For program details: Preliminary Information Sheet, Shakespeare in Performance Poster
Professor Nick Clary, email@example.com
Professor Joan Wry, firstname.lastname@example.org
Politics, Culture and Globalization in Central America, Guatemala
Sociology 302 (4 credits)
May 26 - June 19, 2014
Guatemala is one of the most exciting places to visit and to study in the Western Hemisphere. Its vibrant indigenous culture - representing about half the country's population - has ancient roots but is nevertheless constantly adapting to a changing modern world. Its terrain, with gorgeous lakes and towering volcanoes, coffee-covered slopes and rain forests, will take your breath away. And it's political history sadness reveals the on-going tragedy of US interventionism, whether in the "Cold" War of the 20th century or the "Drug War" of the 21st century. In this twenty-five day trip, students will study sociology in an urban setting during the week, living with a Guatemalan family and putting emerging Spanish skills into practice, while taking trips as a group to the indigenous highlands during the weekends. Readings and sessions will bring students into contact with some of the many intelligent, committed and capable Guatemalan social scientists, religious workers, and community developers. This course fulfills the following LSC requirements: Global Issues that Impact the Common Good OR Social and Institutional Dimensions of Human Behavior. It also fulfills the Experiential Learning requirement.
Professor Robert Brenneman, email@example.com
Professor Gabriela Ochoa-Brenneman
Otherness and Marginalization, Guyana
GL 341 (2 credits)
May - June 2014
The focus of this trip will be on identifying similarities and differences in what marginalization means in a developing nation as compared to the developed world. Guyana's history provides an excellent example of many factors that contribute to global marginalization experienced by the developing world. The conditions at the service-sites to be visited expose the realities of extreme poverty and neglect. Students will discuss both the universality of suffering inherent in marginalization in any setting and the non-universal, unique circumstances that individuals face.
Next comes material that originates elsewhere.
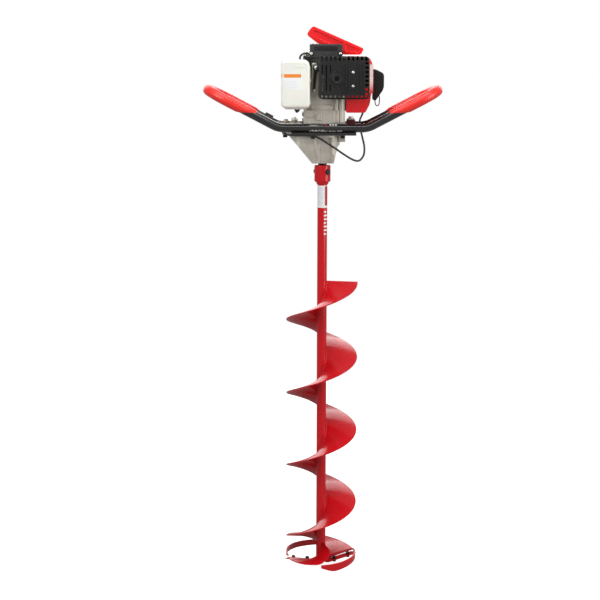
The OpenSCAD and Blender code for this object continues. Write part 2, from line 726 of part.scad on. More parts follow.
module muffler_guard() {
    x1 = guard_x0 + guard_w;
    z1 = guard_z0 + guard_h;
    xm = guard_x0 + guard_w / 2;
    zm = guard_z0 + guard_h / 2;
    color("black") difference() {
        union() {
            translate([xm, guard_y + guard_depth, zm]) rotate([90, 0, 0])
                linear_extrude(guard_depth - 3) round_box_2d(guard_w, guard_h, 10);
            translate([xm, guard_y + 3.01, zm]) rotate([90, 0, 0])
                linear_extrude(3.01) round_box_2d(guard_w - 7, guard_h - 7, 9);
            for (k = [0:3]) translate([guard_x0 + 9 + 9 * k, guard_y - 1.5, zm - 38])
                cube([3.5, 5, 76]);
            for (k = [0:4]) translate([guard_x0 + 74 + 9 * k, guard_y - 1.5, zm - 38])
                cube([3, 5, 76]);
            translate([guard_x0 + 45.5, guard_y + 3, zm - 2.5]) rotate([90, 0, 0])
                cylinder(r = 14, h = 5);
        }
        translate([xm, guard_y + guard_depth + 1, zm]) rotate([90, 0, 0])
            linear_extrude(guard_depth - 3) round_box_2d(guard_w - 6, guard_h - 6, 8);
        for (k = [0:10]) translate([guard_x0 + 6 + 11 * k, guard_y - 3, z1 - 12])
            cube([5, 22, 13]);
        for (k = [0:10]) translate([guard_x0 + 6 + 11 * k, guard_y - 3, guard_z0 - 1])
            cube([5, 22, 11]);
        for (k = [0:7]) translate([x1 - 12, guard_y - 3, guard_z0 + 11 + 11 * k])
            cube([13, 22, 5]);
        translate([guard_x0 + 45.5, guard_y - 4, zm - 2.5]) rotate([-90, 0, 0])
            cylinder(r = 5, h = 12);
        for (z = [zm - 20, zm + 14]) translate([73.5, guard_y - 4, z]) rotate([-90, 0, 0])
            cylinder(d = 5.4, h = 12);
    }
}

module guard_screws() {
    color("silver") for (z = [guard_z0 + guard_h / 2 - 20, guard_z0 + guard_h / 2 + 14])
        translate([73.5, guard_y, z]) rotate([90, 0, 0]) {
            translate([0, 0, 1.6]) cylinder(d = 9, h = 2.4);
            translate([0, 0, -6.8]) cylinder(d = 5, h = 9);
        }
}

module guard_bracket() {
    color("dimgray") {
        block([-29, -62, 1244], [-15, -59.5, 1320]);
        block([-29, -59.6, 1290], [-15, -column_y - 0.05, 1294]);
        block([-15.1, -62, 1262], [-9.1, -59.5, 1280]);
        translate([-18.5, -62, 1309.5]) rotate([90, 0, 0]) cylinder(d = 12, h = 4);
        translate([-22, -62, 1252]) rotate([90, 0, 0]) cylinder(d = 8, h = 4);
    }
}

// ---------------------------------------------------------------- fuel

module fuel_tank() {
    lo = [tank_x0, -98, tank_z0];
    hi = [tank_x0 + tank_w, -43, tank_z0 + tank_h];
    w = 2.5;
    color("ivory") difference() {
        union() {
            soft_block(lo, hi, 13);
            translate([-84, -50, 1308]) rotate([-90, 0, 0]) cylinder(r = 15, h = 16);
        }
        soft_block([lo[0] + w, lo[1] + w, lo[2] + w], [hi[0] - w, hi[1] - w, hi[2] - w], 11);
        translate([-84, -60, 1308]) rotate([-90, 0, 0]) cylinder(r = 12.5, h = 40);
        translate([-68, -62, tank_z0 - 1]) cylinder(r = 4, h = 6);
    }
}

module fuel_cap() {
    color("black") translate([-84, -33.9, 1308]) rotate([-90, 0, 0]) difference() {
        union() {
            cylinder(r = 18, h = 14);
            translate([0, 0, -10]) cylinder(r = 12.3, h = 10.1);
        }
        for (a = [0:20:340]) rotate([0, 0, a]) translate([19, 0, 1]) cylinder(r = 2.2, h = 14);
    }
}

module tank_bracket() {
    color("dimgray") {
        difference() {
            block([-96, -92, 1207.9], [-42, -44, 1210.9]);
            translate([-68, -62, 1200]) cylinder(r = 7, h = 20);
        }
        block([-49, -46.2, 1186], [-22, -43.1, 1203]);
        block([-49, -46.2, 1202.9], [-42, -43.1, 1210.9]);
    }
}

module fuel_line() {
    color("black") {
        swept_tube(fuel_route, 6, 4, 8);
        swept_tube(vent_route, 5, 4, 8);
        translate([-68, -62, 1204]) cylinder(r = 3.9, h = 10);
    }
}

// ---------------------------------------------------------------- intake side

module intake_block() {
    color("black") difference() {
        block([64, 41, cyl_z - 20], [104, 50, cyl_z + 12]);
        translate([84, 30, cyl_z - 4]) rotate([-90, 0, 0]) cylinder(r = 8, h = 30);
    }
}

module carburetor() {
    color("darkgray") difference() {
        union() {
            block([66, 50.1, cyl_z - 24], [102, 80, cyl_z + 16]);
            translate([66, 65, cyl_z - 10]) rotate([0, -90, 0]) cylinder(r = 11, h = 5);
            translate([84, 64, cyl_z + 15.9]) cylinder(r = 6, h = 2);
            block([98, 62, cyl_z + 15.9], [101, 78, cyl_z + 30]);
        }
        translate([84, 40, cyl_z - 4]) rotate([-90, 0, 0]) cylinder(r = 8, h = 60);
        translate([84, 64, cyl_z + 4]) cylinder(r = 3 + run, h = 20);
        translate([66.1, 65, cyl_z - 10]) rotate([0, -90, 0]) cylinder(r = 8, h = 6);
        translate([90, 72, cyl_z + 23]) rotate([0, 90, 0]) cylinder(r = 1.5, h = 20);
    }
}

module throttle_arm() {
    color("silver") translate([84, 64, cyl_z]) {
        translate([0, 0, 6]) cylinder(r = 3, h = 14);
        translate([0, 0, 18.2]) cylinder(r = 6, h = 2.4);
        translate([-4, 0, 18.2]) cube([8, 9, 2.4]);
        translate([0, 9, 18.2]) cylinder(r = 4, h = 5);
    }
}

module primer_bulb() {
    color("red") translate([60.9, 65, cyl_z - 10]) rotate([0, -90, 0]) rotate_extrude()
        polygon(concat([[0, 0], [7.9, 0]],
            [for (a = [0:15:90]) [7.9 * cos(a), 2 + 9 * sin(a)]]));
}

module air_cleaner() {
    color("black") difference() {
        union() {
            translate([83, 118, cyl_z - 2]) rotate([90, 0, 0]) linear_extrude(37.9)
                round_box_2d(74, 84, 12);
            for (z = [-24, -12, 0, 12, 24]) translate([60, 117, cyl_z - 3 + z]) cube([46, 3, 3]);
        }
        translate([83, 115, cyl_z - 2]) rotate([90, 0, 0]) linear_extrude(32) round_box_2d(68, 78, 9);
        translate([84, 70, cyl_z - 4]) rotate([-90, 0, 0]) cylinder(r = 8, h = 20);
        translate([40, 100, cyl_z + 20]) rotate([0, 90, 0]) cylinder(r = 3 + run, h = 20);
    }
}

module choke_lever() {
    color("black") translate([40, 100, cyl_z + 20]) rotate([0, 90, 0]) {
        translate([0, 0, -2]) cylinder(r = 3, h = 14);
        translate([0, 0, -2]) cylinder(r = 7, h = 4);
        translate([-26, -3.5, -2]) cube([26, 7, 4]);
    }
}

// ---------------------------------------------------------------- recoil starter

module fan_housing() {
    color("black") difference() {
        union() {
            translate([0, 0, fan_z + 0.1]) cylinder(r = 51, h = recoil_z - fan_z - 0.2);
            block([0, -38, fan_z + 0.1], [57.4, 38, recoil_z - 0.1]);
        }
        translate([0, 0, fan_z + 2]) cylinder(r = 47, h = 40);
        translate([0, 0, fan_z - 1]) cylinder(r = 9, h = 10);
        translate([40, -28, fan_z + 5]) cube([20, 56, 22]);
        block([-120, -60, fan_z - 1], [-31, -38, recoil_z + 1]);
        block([-14, -80, fan_z - 1], [120, -49.5, recoil_z + 1]);
    }
}

switch_y = 58.3;
module stop_switch() {
    color("red") translate([-14, switch_y, 1318]) {
        rotate([0, 90, 0]) cylinder(r = 4.8, h = 10);
        translate([-4, 0, 0]) rotate([0, 90, 0]) cylinder(r = 1.5, h = 18);
        translate([0, 0, -7]) cube([10, 4.5, 14]);
    }
}

recoil_side = [-34, 48];
module recoil_housing() {
    color("black") difference() {
        union() {
            translate([0, 0, recoil_z]) cylinder(r = 51, h = 4);
            block([recoil_side[0], -50, recoil_z], [recoil_side[1], -14, 1368]);
            translate([0, 0, recoil_z]) cylinder(r = 36, h = 12);
            block([-20, 51.05, 1306], [2, 53, recoil_z + 4]);
            block([-20, 50, recoil_z], [2, 52, recoil_z + 4]);
            for (x = [-19, -2]) translate([x, 52.9, 1308]) cube([3, 9, 20]);
        }
        translate([-25, switch_y, 1318]) rotate([0, 90, 0]) cylinder(r = 1.5 + run, h = 30);
        translate([0, 0, recoil_z - 1]) cylinder(r = 33, h = 10);
        block([recoil_side[0] + 3, -47, recoil_z - 1], [recoil_side[1] - 3, -35, 1365]);
        block([recoil_side[0] + 3, -36, 1349], [recoil_side[1] - 3, -17, 1365]);
        translate([rope_foot[0], rope_foot[1], recoil_z]) rotate([0, pull_lean, 0])
            translate([0, 0, -20]) cylinder(r = 3.2, h = 60);
        block([-160, -60, recoil_z - 1], [-34, -30, 1380]);
    }
}

rope_foot = [22, 12];
module recoil_pulley() {
    color("dimgray") translate([0, 0, recoil_z + 0.5]) difference() {
        union() {
            cylinder(r = 31, h = 2);
            cylinder(r = 27, h = 7.5);
            translate([0, 0, 5.5]) cylinder(r = 31, h = 2);
        }
        translate([0, 0, -1]) cylinder(r = 8, h = 12);
    }
}

// Frame of the recoil rope: z along the pull
module pull_frame() {
    translate([rope_foot[0], rope_foot[1], recoil_z]) rotate([0, pull_lean, 0]) children();
}

module recoil_rope() {
    color("white") pull_frame() translate([0, 0, 12.5]) cylinder(r = 2, h = 9);
}

// The grip in the front view: its broad end is high on the left, the narrow end low on the right
grip_side = [[-24, 1412], [-34, 1407], [-40, 1396], [-36, 1386], [-14, 1370], [30, 1350],
    [54, 1341.5], [95, 1341.5], [103, 1346], [103, 1354]];
grip_y = [-4, 28];
module recoil_grip() {
    color("red") difference() {
        translate([0, grip_y[1], 0]) rotate([90, 0, 0]) linear_extrude(grip_y[1] - grip_y[0])
            polygon(grip_side);
        pull_frame() cylinder(r = 2.6, h = 26);
    }
}

// ---------------------------------------------------------------- controls

// Left arm frame: x out along the back arm, y across the loop, z square to its plane
module left_arm() {
    translate([-arm_x, 0, arm_z]) rotate([0, arm_rise, 0]) mirror([1, 0, 0]) children();
}

lever_pivot = [18, 36];
module throttle_clamp() {
    color("black") left_arm() difference() {
        union() {
            translate([8, bar_y, 0]) rotate([0, 90, 0]) cylinder(r = bar_r + 4, h = 22);
            translate([8, lever_pivot[1] - 6, -9]) cube([20, 12, 18]);
            translate([3, lever_pivot[1] - 4, -5]) cube([6, 8, 10]);
        }
        translate([0, bar_y, 0]) rotate([0, 90, 0]) cylinder(r = bar_r + seat, h = 40);
        translate([7, lever_pivot[1] - 20, -4]) cube([40, 40, 8]);
        translate([lever_pivot[0], lever_pivot[1], -12]) cylinder(r = 2.5 + run, h = 30);
        translate([-2, lever_pivot[1], 0]) rotate([0, 90, 0]) cylinder(r = 2.7, h = 12);
    }
}

module throttle_lever() {
    color("red") left_arm() translate([lever_pivot[0], lever_pivot[1], 0]) {
        translate([0, 0, -9]) cylinder(r = 2.5, h = 18);
        linear_extrude(7, center = true) {
            circle(6);
            rotate(-14) translate([0, -4]) square([80, 8]);
            rotate(-14) translate([80, 0]) circle(4);
        }
    }
}

module control_cable() {
    color("black") swept_tube(cable_route, cable_d, 3, 8);
}

auger_tube();
auger_flight();
second_flight();
blade_holders();
centering_bands();
ice_blades();
blade_bolts();
centre_point();
coupler();
coupler_bolt();
output_shaft();
output_gear();
idler_gears();
drum_pinion();
clutch_shoe_a();
clutch_shoe_b();
crankshaft();
flywheel_fan();
gearbox_housing();
gearbox_bolts();
gearbox_cover();
gear_bearings();
oil_seal();
handlebar_loop();
handlebar_plate();
handlebar_blocks();
left_grip();
right_grip();
clutch_housing();
crankcase();
crank_bearings();
engine_cylinder();
piston();
spark_plug();
plug_cover();
plug_lead();
cylinder_shroud();
muffler();
muffler_guard();
guard_screws();
guard_bracket();
fuel_tank();
fuel_cap();
tank_bracket();
fuel_line();
intake_block();
carburetor();
throttle_arm();
primer_bulb();
air_cleaner();
choke_lever();
fan_housing();
stop_switch();
recoil_housing();
recoil_pulley();
recoil_rope();
recoil_grip();
throttle_clamp();
throttle_lever();
control_cable();
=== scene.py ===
"""Looks of a powered ice fishing auger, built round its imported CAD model.

Lengths are millimetres in the part's own frame: +Z up the auger, -Y the muffler side, +X the
cylinder side. Every mesh is made in metres, in place, with its object at the origin.
"""

import math

import bmesh
import bpy
from mathutils import Matrix, Vector


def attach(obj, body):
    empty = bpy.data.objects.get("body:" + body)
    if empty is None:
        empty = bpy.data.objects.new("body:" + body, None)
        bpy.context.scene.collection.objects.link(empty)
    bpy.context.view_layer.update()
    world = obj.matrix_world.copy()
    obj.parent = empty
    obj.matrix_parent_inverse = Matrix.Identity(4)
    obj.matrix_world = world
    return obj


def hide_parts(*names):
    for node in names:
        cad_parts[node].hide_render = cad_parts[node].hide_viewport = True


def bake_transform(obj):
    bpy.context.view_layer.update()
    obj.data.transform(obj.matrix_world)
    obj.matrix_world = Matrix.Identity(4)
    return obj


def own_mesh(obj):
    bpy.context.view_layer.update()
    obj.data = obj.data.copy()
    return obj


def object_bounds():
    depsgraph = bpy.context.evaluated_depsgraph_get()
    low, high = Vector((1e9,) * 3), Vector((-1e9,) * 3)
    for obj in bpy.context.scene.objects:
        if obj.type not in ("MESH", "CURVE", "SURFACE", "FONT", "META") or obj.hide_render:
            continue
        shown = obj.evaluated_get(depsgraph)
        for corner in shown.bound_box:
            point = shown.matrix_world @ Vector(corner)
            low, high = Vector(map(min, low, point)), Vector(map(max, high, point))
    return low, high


MM = 0.001
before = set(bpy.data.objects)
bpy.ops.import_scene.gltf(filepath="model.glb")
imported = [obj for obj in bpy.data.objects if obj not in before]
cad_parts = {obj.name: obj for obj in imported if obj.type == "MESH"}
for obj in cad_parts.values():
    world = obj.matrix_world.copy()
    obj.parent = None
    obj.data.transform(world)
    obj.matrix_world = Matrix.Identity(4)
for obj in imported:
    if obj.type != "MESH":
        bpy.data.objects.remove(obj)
cad_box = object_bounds()
scene = bpy.context.scene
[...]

Professor Katie Kirby, firstname.lastname@example.org
Professor Karen Popovich, email@example.com
Culture and Society in Medieval Burgundy, France
HI/RS/AH/HU 280 (4 credits)
May 10 - 28, 2014
This program offers students first-hand experience of living in the place of SMC's origins – a 12th-century abbey – while studying medieval history and culture in its original context. Classes held every other day in Pontigny prepare students for site visits the next day to castles, churches, cathedrals, battlefields, abbeys, archeological excavations, towns and cities, museums and libraries. In this way reading, studying and exploring the material remains of this culture are integrated.
Terryl Kinder (Distinguished Visiting Professor of Fine Arts), a practicing medieval archeologist, lives in the town of Pontigny and speaks fluent French. The places the students will visit are an integral part of her research and some are not otherwise open to the public.